How does God come? He comes in ordinary and humble surroundings, to people who live on the margin of society. That is how God came on the first Christmas. It is how he comes today.
When does God come?
He comes when we least expect him — when people have given up expecting him altogether. Matthew and Luke emphasize Jesus’ descent from the great King David, and Jesus’ birth “in David’s city” (Mt 1:17; Lk 1:27, 2: 4 & 11). They wanted to show that Jesus was the long-awaited Messiah, whose birth “of the house of David” the prophets had long foretold.
Almost six centuries before Jesus’ birth, however, David’s royal house had come to an end. The revival of his long extinct dynasty after so great an interval was, humanly speaking, impossible. Moreover, the imperial census, which brought Joseph and Mary to David’s city, Bethlehem, was a humiliating reminder to their people that the nation over which David had once ruled as king was now governed by a foreign emperor across the sea. Rome, not Jerusalem, was the center of the world into which Jesus was born. At the very moment in which that world was set in motion by an imperial decree from its center, God was acting in an unimportant village on the edge of the empire in an obscure event from which we continue, twenty centuries later, to number our years.
Unthinkable? Impossible? Precisely! That is how God normally acts. He comes to us when we are least expecting him; when we have ceased expecting him at all. He comes in ways that stagger the imagination and demolish our conception of the possible. The creator of the universe comes as a tiny baby, born of a virgin.
Why does he do it? Why does God come at all?
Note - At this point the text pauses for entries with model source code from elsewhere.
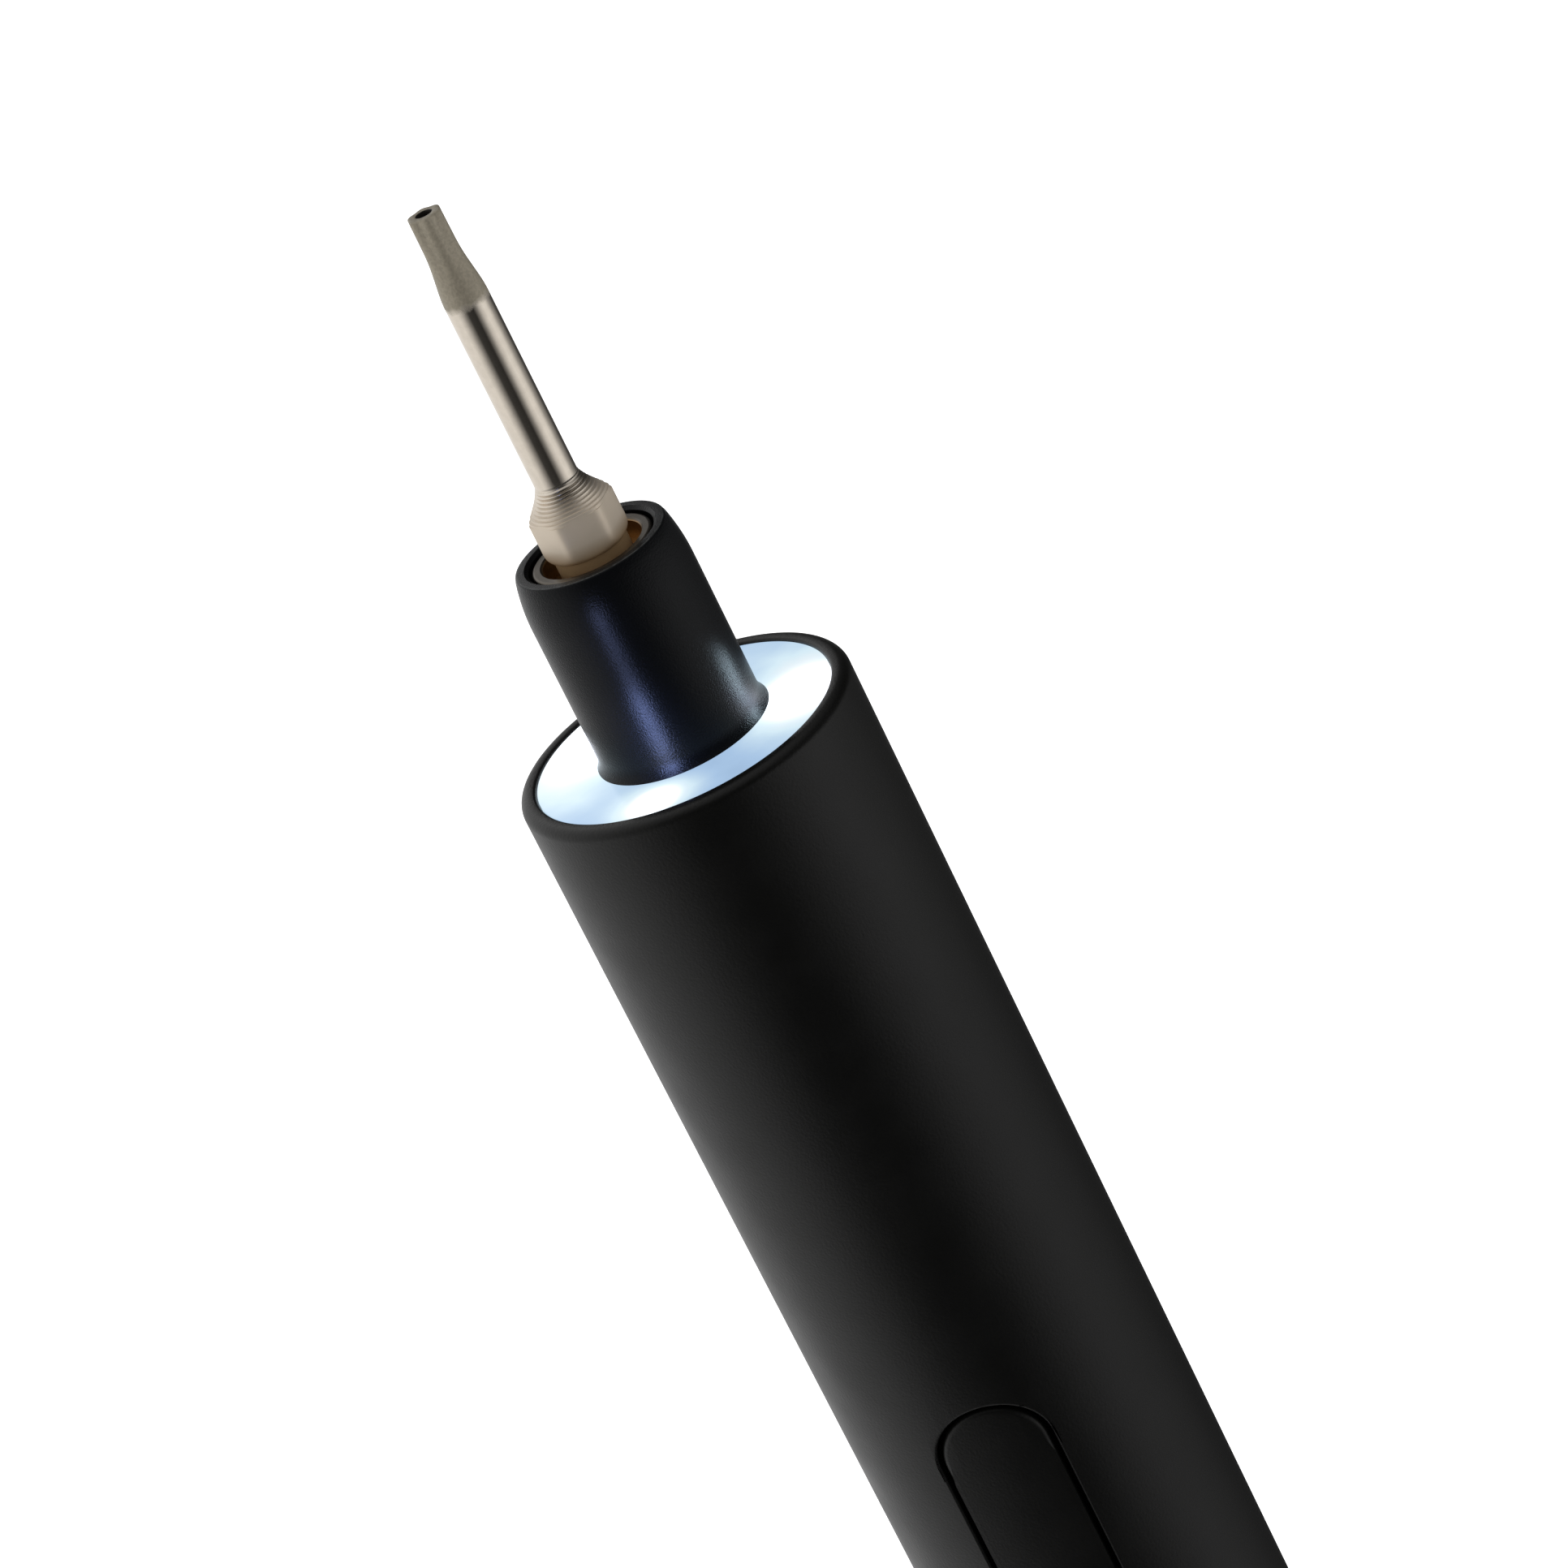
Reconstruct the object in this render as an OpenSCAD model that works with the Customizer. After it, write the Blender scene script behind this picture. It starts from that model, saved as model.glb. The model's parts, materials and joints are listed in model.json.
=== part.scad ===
// Pen-style electric torque screwdriver, standing on its rear face: +Z runs along the tool's axis to the bit's tip.
// The button faces -Y. Depths named *_at are measured back from the front rim of the body tube. Millimetres.

/* [Body tube] */
// Outer diameter of the body tube and of the rear cap
body_d = 17.6; // [17.4:0.1:19]
// Length from the rear face to the front rim
body_l = 134; // [131:1:160]
// Wall thickness of the body tube
wall = 0.8; // [0.6:0.05:0.85]
// Radius of the tube's rounded front edge
rim_round = 0.55; // [0.2:0.05:0.6]
// How far the front lip stands in from the bore
lip_h = 0.14; // [0.1:0.02:0.4]
// Length of the front lip
lip_l = 0.8; // [0.7:0.1:1.2]

/* [Light ring] */
// How far the light ring's face lies behind the rim
ring_recess = 0.12; // [0:0.02:0.4]
// Thickness of the clear disc
ring_t = 1.9; // [1.6:0.1:2.1]
// Thickness of the skirt around the disc's rear
skirt_t = 0.7; // [0.5:0.1:1]
// Number of lamps round the board
led_count = 3; // [2:1:8]
// Where the first lamp stands, as an angle from +X
led_turn = 15; // [0:1:90]
// Side of one square lamp
led_side = 1.5; // [1:0.1:1.8]
// Height of one lamp
led_h = 0.5; // [0.3:0.05:0.6]
// Thickness of the lamp board
led_board_t = 0.8; // [0.6:0.1:1]

/* [Nose] */
// Diameter of the nose sleeve
nose_d = 8.62; // [8.5:0.02:9.2]
// How far the nose stands out past the rim
nose_l = 10.75; // [9.5:0.25:13]
// Diameter of the nose's front edge
nose_tip_d = 7.9; // [7.6:0.05:8.2]
// Length over which the nose tapers to its front edge
nose_taper_l = 2.7; // [1.5:0.1:3.5]
// Extra radius of the nose's flared foot
flare_w = 0.26; // [0.1:0.02:0.4]
// Wall of the sleeve's front lip round the spindle
nose_lip_l = 1.4; // [1:0.1:2]
// Diameter of the spigot that holds the nose in the front housing
spigot_d = 8.2; // [8:0.05:8.4]
// Length of that spigot inside the front housing
spigot_l = 3.7; // [2.5:0.1:4.5]
// Length of the front bush
front_bush_l = 6; // [4:0.5:7]
// Wall of the front bush
front_bush_wall = 0.55; // [0.4:0.05:0.6]

/* [Spindle and bit] */
// Outer diameter of the spindle
spindle_d = 6.3; // [6.2:0.02:6.4]
// How far the spindle's face lies behind the nose's front
spindle_back = 0.2; // [0.1:0.05:0.5]
// Width across flats of a bit's hexagon
hex_af = 4; // [3.9:0.02:4.1]
// Play between the bit's hexagon and its socket, across flats
hex_play = 0.06; // [0.04:0.01:0.12]
// Where one corner of the hexagon stands, as an angle from +X
hex_turn = 14.6; // [0:0.1:60]
// Length of hexagon inside the socket
grip_l = 9.3; // [8:0.1:10]
// Diameter of the round mouth ahead of the socket
mouth_d = 5.2; // [5:0.05:5.4]
// Depth of that mouth
mouth_l = 1.1; // [0.6:0.1:1.6]
// Diameter of the magnet under the bit
magnet_d = 3.4; // [3:0.1:3.8]
// Thickness of the magnet
magnet_t = 1.6; // [1:0.1:1.8]
// Diameter of the spindle's rear journal
journal_d = 5; // [4.6:0.1:5.2]
// Diameter of the spindle's end in the carrier
drive_d = 4; // [3.6:0.1:4.2]
// Length of bit hexagon that stands out of the spindle
hex_out = 2.35; // [1.6:0.05:3]
// Height of the turned hollow between hexagon and shaft
hollow_l = 1.75; // [1.4:0.05:2.2]
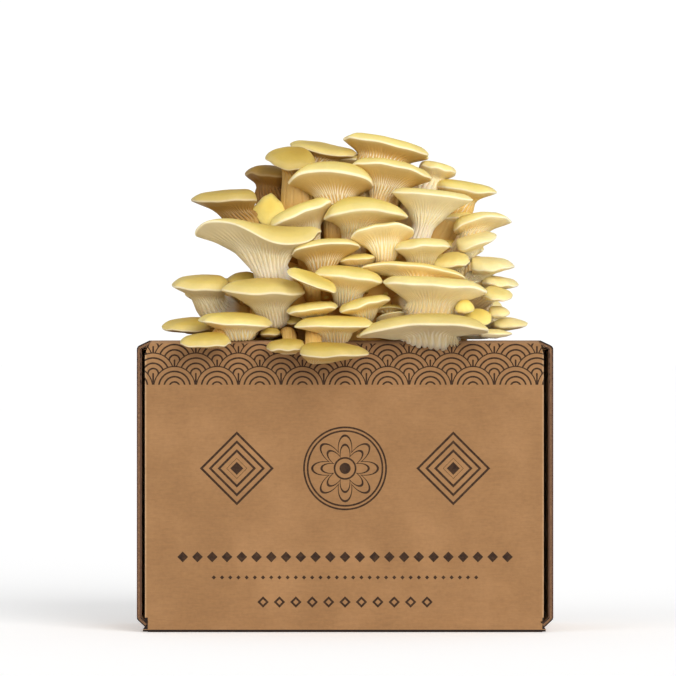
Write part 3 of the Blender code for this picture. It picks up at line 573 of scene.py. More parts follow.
# Geometry Nodes tree that raises the gills out of a mushroom's skin and grooves the room between them.
# Three orders of gills: the first runs down the stem, the second and third end before it
gills = dict(thickness=0.9, crest=0.3, groove=1.5, stemShare=0.3, unevenness=0.15, lumpSize=7,
    leastReach=0.12)
gillOrders = [  # gills for each first gill, turn of the first one, and the places it fades between
    dict(times=1, turn=0.0, fadeFrom=2.35, fadeTo=2.9),
    dict(times=1, turn=0.5, fadeFrom=1.8, fadeTo=2.15),
    dict(times=2, turn=0.25, fadeFrom=1.45, fadeTo=1.75),
]
gillDepth = dict(rim=(1.06, 1.7), foot=(2.3, 2.95), stem=(1.7, 2.25))  # places between which it changes


def makeGillTree():
    tree, add, given = newTree("gill ridges", dict.fromkeys(
        ("Thickness", "Crest", "Groove", "Stem share", "Unevenness"), "Float"))
    place, turn, room = [add("GeometryNodeInputNamedAttribute", {"Name": name}, data_type="FLOAT")
        for name in ("place", "gillTurn", "gillRoom")]
    halfGill = add("ShaderNodeMath", (given["Thickness"], mm), operation="MULTIPLY")
    reach = add("ShaderNodeMath", (halfGill, room), operation="DIVIDE")
    reach = add("ShaderNodeMath", (reach, gills["leastReach"]), operation="MAXIMUM")
    blades = []
    for order in gillOrders:
        times = order["times"]
        away = fromMiddle(add, turn, 1 / times, -order["turn"] * times)
        away = add("ShaderNodeMath", (away, reach), operation="DIVIDE")
        blade = add("ShaderNodeMath", (1.0, away), operation="SUBTRACT", use_clamp=True)
        fade = add("ShaderNodeMapRange", (place, order["fadeFrom"], order["fadeTo"], 1.0, 0.0),
            interpolation_type="SMOOTHSTEP")
        blades.append(add("ShaderNodeMath", (blade, fade), operation="MULTIPLY"))
    ridge = anyOf(add, blades)

    rim, foot, stem = [add("ShaderNodeMapRange", (place, *gillDepth[part], start, end),
        interpolation_type="SMOOTHSTEP") for part, start, end in (("rim", 0.0, 1.0), ("foot", 1.0, 0.0),
        ("stem", 1.0, given["Stem share"]))]
    share = add("ShaderNodeMath", (rim, foot), operation="MULTIPLY")
    depth = add("ShaderNodeMath", (share, stem), operation="MULTIPLY")
    both = add("ShaderNodeMath", (given["Crest"], given["Groove"]))
    down = add("ShaderNodeMath", (given["Groove"], -1.0), operation="MULTIPLY")
    height = add("ShaderNodeMath", (ridge, both, down), operation="MULTIPLY_ADD")
    height = add("ShaderNodeMath", (height, depth), operation="MULTIPLY")

    lumps = add("ShaderNodeTexNoise", {"Scale": perSize(gills["lumpSize"]), "Detail": 3.0})
    lump = add("ShaderNodeMath", (lumps, 0.5), operation="SUBTRACT")
    lump = add("ShaderNodeMath", (lump, given["Unevenness"]), operation="MULTIPLY")
    height = add("ShaderNodeMath", (lump, 2.0, height), operation="MULTIPLY_ADD")
    height = add("ShaderNodeMath", (height, mm), operation="MULTIPLY")
    normal = add("GeometryNodeInputNormal")
    push = add("ShaderNodeVectorMath", {0: normal, "Scale": height}, operation="SCALE")
    placed = add("GeometryNodeSetPosition", {"Geometry": given["Geometry"], "Offset": push})
    # where the crests are shown: the flesh paints them lighter, partly painted light against the grooves
    shown = add("ShaderNodeMath", (ridge, share), operation="MULTIPLY")
    stored = add("GeometryNodeStoreNamedAttribute", {"Geometry": placed, "Name": "ridge", "Value": shown},
        data_type="FLOAT", domain="POINT")
    endTree(add, stored, given["Finish"])
    return tree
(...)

To these questions our second reading gives us the answer: “When the kindness and generous love of God our savior appeared, [he saved us] not because of any righteous deeds we had done but because of his mercy.”
God’s coming is not a reward for services rendered. He chose to come to us at the first Christmas for the same reason he comes to us today: not because we are good enough, but because he is so good, and so loving, that he wants to share his love with us, his unworthy, erring, and sinful children.
This explains too why he chose outsiders and eccentrics as the first witnesses of his coming. Before him we are all outsiders, all eccentrics. Before God we are all marginal, as the shepherds were, and the wise men. It is His love, and His alone, which draws us in from the darkness and cold of the margin to the light and warmth of the center.
It is because God gave us his love at the first Christmas that we give gifts to one another at this season. The love God gave us then, and continues to give us today, is neither distant, nor abstract. God’s love is a person who is very close to us. His name is Jesus Christ.